Alanne found his lasting professional contribution in the field of consumer cooperation, becoming director of the growing Co-operative Central Exchange (CCE) of Superior, Wisconsin in 1920 — a position he held until 1925. At that time, Alanne moved on to fulfill a similar function for the umbrella organization of which the CCE was part, the Northern States Cooperative League, based in Minneapolis, Minnesota.

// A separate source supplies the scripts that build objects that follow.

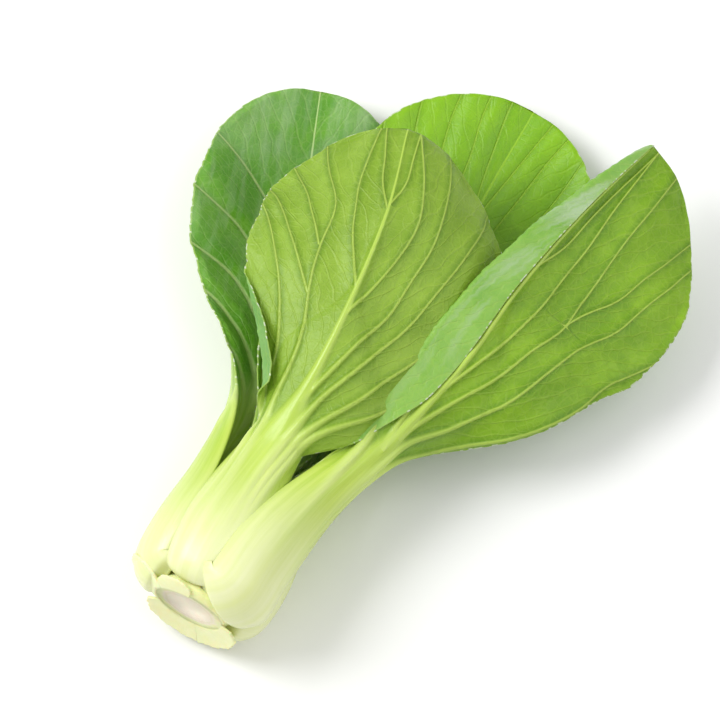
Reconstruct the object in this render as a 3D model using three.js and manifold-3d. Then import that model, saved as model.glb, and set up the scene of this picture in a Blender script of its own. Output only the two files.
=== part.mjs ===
// A head of bok choy lying on its side: nine spoon-shaped leaves on a short cut stem.
// Millimetres and degrees. The head's axis runs along +Y from the cut, and +Z is up.
import * as THREE from 'three';
import { mergeVertices } from 'three/addons/utils/BufferGeometryUtils.js';
import Module from 'manifold-3d';

// Driving dimensions of the head.
const BULB_RADIUS = 25.5;
const GAP = 0.35;
const MARGIN_THICKNESS = 1.1;
const TIP_HALF_WIDTH = 1.4;
const FOLD_SPAN = 5;

// The cut stem: a short cone that every leaf stalk grows from.
const STEM_RADIUS = 12.6;
const STEM_LENGTH = 27;

// Whorls from the outside in: how thick the stalks are and how far up the stem they grow from.
const WHORLS = {
  outer: { thickness: 7.2, rise: 0, stations: 26, across: 12 },
  second: { thickness: 6.2, rise: 3, stations: 26, across: 12 },
  inner: { thickness: 4.2, rise: 6, stations: 18, across: 8 },
  heart: { thickness: 3.2, rise: 9, stations: 14, across: 6 },
};

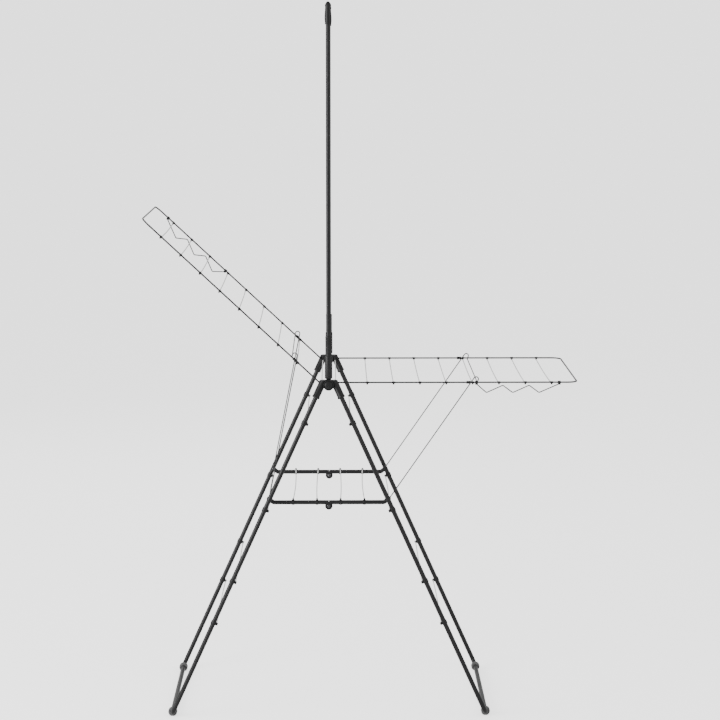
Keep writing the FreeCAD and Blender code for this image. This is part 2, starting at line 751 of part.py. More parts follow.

Alanne remained at that post until 1936, after which he returned to Superior to work in the educational department of the Central Co-operative Wholesale, the name by which the CCE was then known. His employment there finally ended in 1943 with his retirement at the age of 64.

===Political career===

Alanne made one run for public office, serving as the candidate of the Workers (Communist) Party for Governor of Wisconsin in 1924. Alanne received just under 4200 votes in the race, finishing a distant fifth out of seven candidates.

== Death and legacy ==
Severi Alanne died May 26, 1960, in Helsinki. He was 80 years old at the time of his death.

==Electoral history==

Wisconsin Gubernatorial Election, 1924
| Party |  | Candidate | Votes | % | ±% |
Primary Election, September 2, 1924
|  | Republican | John J. Blaine | 230,985 | 49.57% |  |
|  | Republican | Arthur R. Hirst | 157,138 | 33.72% |  |
|  | Republican | George Comings | 36,666 | 7.87% |  |
|  | Democratic | Martin L. Lueck | 21,347 | 4.58% |  |
|  | Socialist | William F. Quick | 18,401 | 3.95% |  |
|  | Prohibition | Adolph R. Bucknam | 1,484 | 0.32% |  |
| Total votes |  |  | '466,021' | '100.0%' |  |
General Election, November 4, 1924
|  | Republican | John J. Blaine | 412,255 | 51.76% | −24.60% |
|  | Democratic | Martin L. Lueck | 317,550 | 39.87% | +29.27% |
|  | Socialist | William F. Quick | 45,268 | 5.68% | −2.53% |
|  | Prohibition | Adolph R. Bucknam | 11,516 | 1.45% | −3.00% |
|  | Communist | Severi Alanne | 4,107 | 0.52% |  |
|  | Independent Republican | Farrand K. Shuttleworth | 4,079 | 0.51% |  |
|  | Socialist Labor | Jose Snover | 1,452 | 0.18% | −0.12% |
|  |  | Scattering | 205 | 0.03% |  |
| Total votes |  |  | '796,432' | '100.0%' | +65.29% |
|  | Republican hold |  |  |  |  |

==Works==
- Suomalais-Englantilainen Sanakirja – Finnish-English Dictionary Editor. Superior, WI: Työmies, 1919. Reissued 1968 as Suomalais-englantilainen suursanakirja (Finnish-English General Dictionary).
- Osuustoimintaopas: Käsikirja Amerikan suomalaista osuustoimintaväkeä varten (The Cooperators' Guide: A Handbook for Finnish-American Cooperative Members). Superior, WI: Cooperative Central Exchange, 1921.
- "The Story of Co-operative Central Exchange," in Northern States Cooperative League Yearbook, 1925. Minneapolis: Northern States Cooperative League, 1925; pg. 68.
- "Through the Critical Years with the Central Exchange," in Northern States Cooperative League Yearbook, 1928. Minneapolis: Northern States Cooperative League, 1928; pp. 129–137.
- Fundamentals of Consumer Cooperation. Superior, WI: Cooperative Publishing Association, 1932.
- Kuluttajaosuustoiminnan perusteet (Basics of Consumer Cooperation). Superior, WI: Cooperative Publishing Association, 1937.
- Manual for Co-operative Directors Superior, WI: Cooperative Publishing Association, 1938.
- Englannin kielen ääntämisohjeita (On pronunciation of the English language). Porvoo, Finland: WSOY, 1956.